**Short task:**
Check each line for the word "scene" and report how many have it. Give nothing else.

>>>

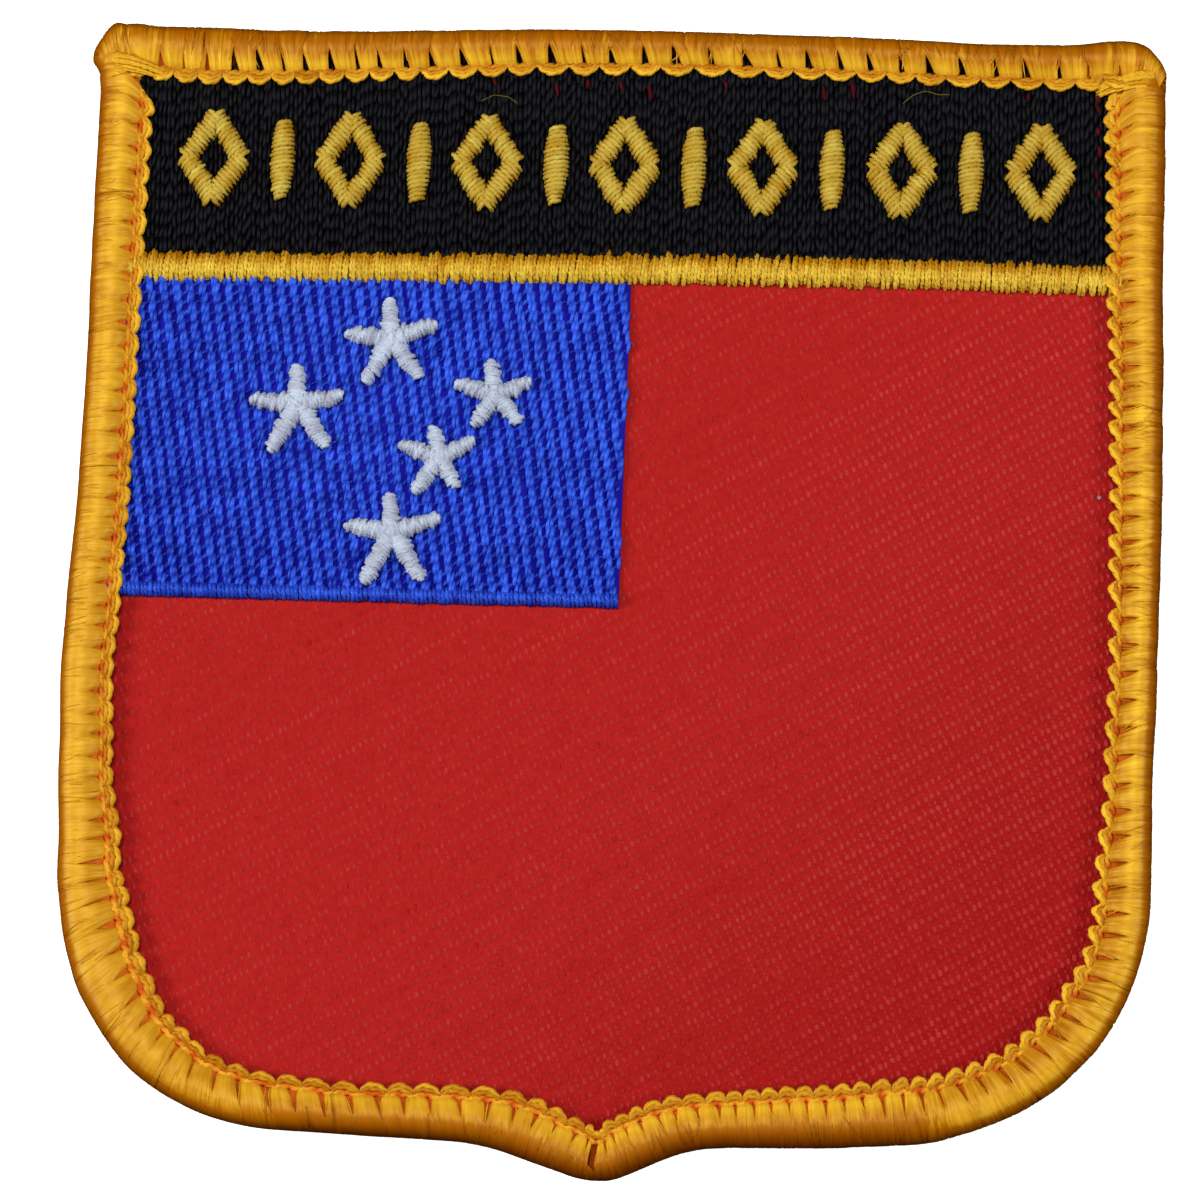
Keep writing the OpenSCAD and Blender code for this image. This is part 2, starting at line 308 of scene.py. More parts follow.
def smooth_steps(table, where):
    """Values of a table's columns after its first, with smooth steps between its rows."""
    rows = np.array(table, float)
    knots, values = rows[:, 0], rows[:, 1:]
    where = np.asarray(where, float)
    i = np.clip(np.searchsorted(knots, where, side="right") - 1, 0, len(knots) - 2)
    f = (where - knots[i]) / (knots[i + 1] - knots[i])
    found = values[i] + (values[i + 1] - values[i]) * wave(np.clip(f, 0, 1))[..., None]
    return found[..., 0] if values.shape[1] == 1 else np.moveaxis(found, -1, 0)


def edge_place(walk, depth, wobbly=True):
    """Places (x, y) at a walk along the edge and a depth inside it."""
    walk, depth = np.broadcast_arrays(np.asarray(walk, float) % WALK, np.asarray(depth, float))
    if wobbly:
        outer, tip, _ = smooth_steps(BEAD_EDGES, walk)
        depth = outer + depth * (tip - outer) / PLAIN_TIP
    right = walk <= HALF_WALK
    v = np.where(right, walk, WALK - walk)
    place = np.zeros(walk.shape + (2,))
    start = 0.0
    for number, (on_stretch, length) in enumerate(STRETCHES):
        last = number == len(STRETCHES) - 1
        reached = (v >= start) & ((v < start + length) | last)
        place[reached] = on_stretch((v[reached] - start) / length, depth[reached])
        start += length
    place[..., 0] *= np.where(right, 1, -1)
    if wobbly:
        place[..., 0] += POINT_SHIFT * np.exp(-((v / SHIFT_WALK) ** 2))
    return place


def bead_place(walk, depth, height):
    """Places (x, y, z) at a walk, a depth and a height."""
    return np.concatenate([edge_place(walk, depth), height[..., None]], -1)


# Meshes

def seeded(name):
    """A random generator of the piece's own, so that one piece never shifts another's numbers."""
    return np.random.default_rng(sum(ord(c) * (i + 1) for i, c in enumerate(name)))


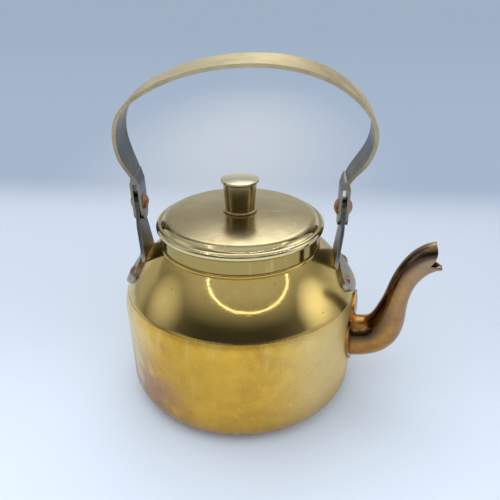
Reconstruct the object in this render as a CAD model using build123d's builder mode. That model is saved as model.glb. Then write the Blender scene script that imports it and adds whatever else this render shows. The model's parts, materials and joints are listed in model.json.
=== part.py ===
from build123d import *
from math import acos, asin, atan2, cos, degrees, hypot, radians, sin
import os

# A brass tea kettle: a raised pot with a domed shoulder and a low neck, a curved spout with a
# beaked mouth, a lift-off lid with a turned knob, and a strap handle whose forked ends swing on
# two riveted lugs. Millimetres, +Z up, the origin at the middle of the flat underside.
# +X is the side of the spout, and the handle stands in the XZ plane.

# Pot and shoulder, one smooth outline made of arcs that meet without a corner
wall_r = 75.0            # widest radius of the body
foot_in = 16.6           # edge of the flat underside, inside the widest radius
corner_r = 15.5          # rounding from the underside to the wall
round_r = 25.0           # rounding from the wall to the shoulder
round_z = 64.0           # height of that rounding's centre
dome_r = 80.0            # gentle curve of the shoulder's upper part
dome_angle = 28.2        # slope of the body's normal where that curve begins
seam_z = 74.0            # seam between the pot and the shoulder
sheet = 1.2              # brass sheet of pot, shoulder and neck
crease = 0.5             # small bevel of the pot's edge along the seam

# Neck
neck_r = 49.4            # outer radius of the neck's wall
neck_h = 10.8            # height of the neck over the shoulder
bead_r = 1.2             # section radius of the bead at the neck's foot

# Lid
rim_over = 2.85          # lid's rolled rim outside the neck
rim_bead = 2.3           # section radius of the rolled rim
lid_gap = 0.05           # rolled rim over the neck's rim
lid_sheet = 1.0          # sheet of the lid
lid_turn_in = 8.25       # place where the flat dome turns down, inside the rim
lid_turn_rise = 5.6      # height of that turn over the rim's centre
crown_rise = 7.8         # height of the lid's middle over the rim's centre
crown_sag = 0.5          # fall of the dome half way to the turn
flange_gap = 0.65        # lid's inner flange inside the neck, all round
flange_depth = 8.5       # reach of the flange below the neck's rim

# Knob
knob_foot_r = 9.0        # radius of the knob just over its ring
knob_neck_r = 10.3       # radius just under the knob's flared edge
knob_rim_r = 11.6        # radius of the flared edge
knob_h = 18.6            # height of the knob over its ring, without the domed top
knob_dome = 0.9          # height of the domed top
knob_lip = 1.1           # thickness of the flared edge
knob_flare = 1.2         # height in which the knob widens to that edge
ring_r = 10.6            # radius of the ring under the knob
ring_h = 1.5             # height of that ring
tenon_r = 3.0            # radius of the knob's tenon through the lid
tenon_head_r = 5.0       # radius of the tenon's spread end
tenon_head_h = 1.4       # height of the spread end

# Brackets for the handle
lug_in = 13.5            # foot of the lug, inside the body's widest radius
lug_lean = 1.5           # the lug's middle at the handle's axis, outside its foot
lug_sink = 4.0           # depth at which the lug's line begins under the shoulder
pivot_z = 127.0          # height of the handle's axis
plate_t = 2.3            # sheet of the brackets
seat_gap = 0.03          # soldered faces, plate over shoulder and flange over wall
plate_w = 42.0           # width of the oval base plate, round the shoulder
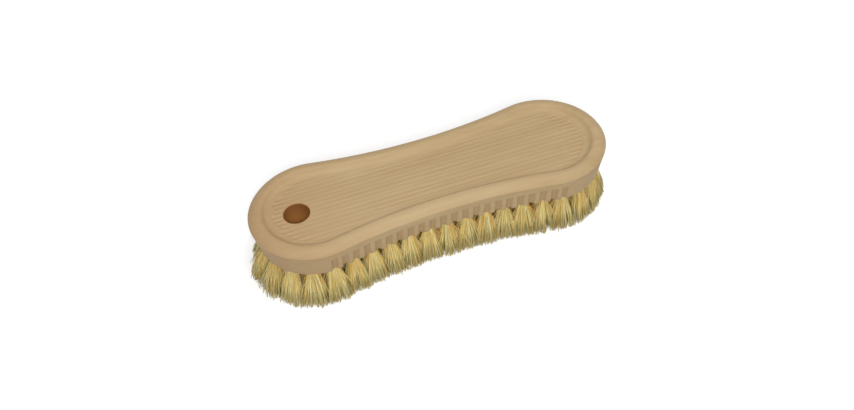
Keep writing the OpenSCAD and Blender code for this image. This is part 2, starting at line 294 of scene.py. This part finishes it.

<<<

**Result below:**
3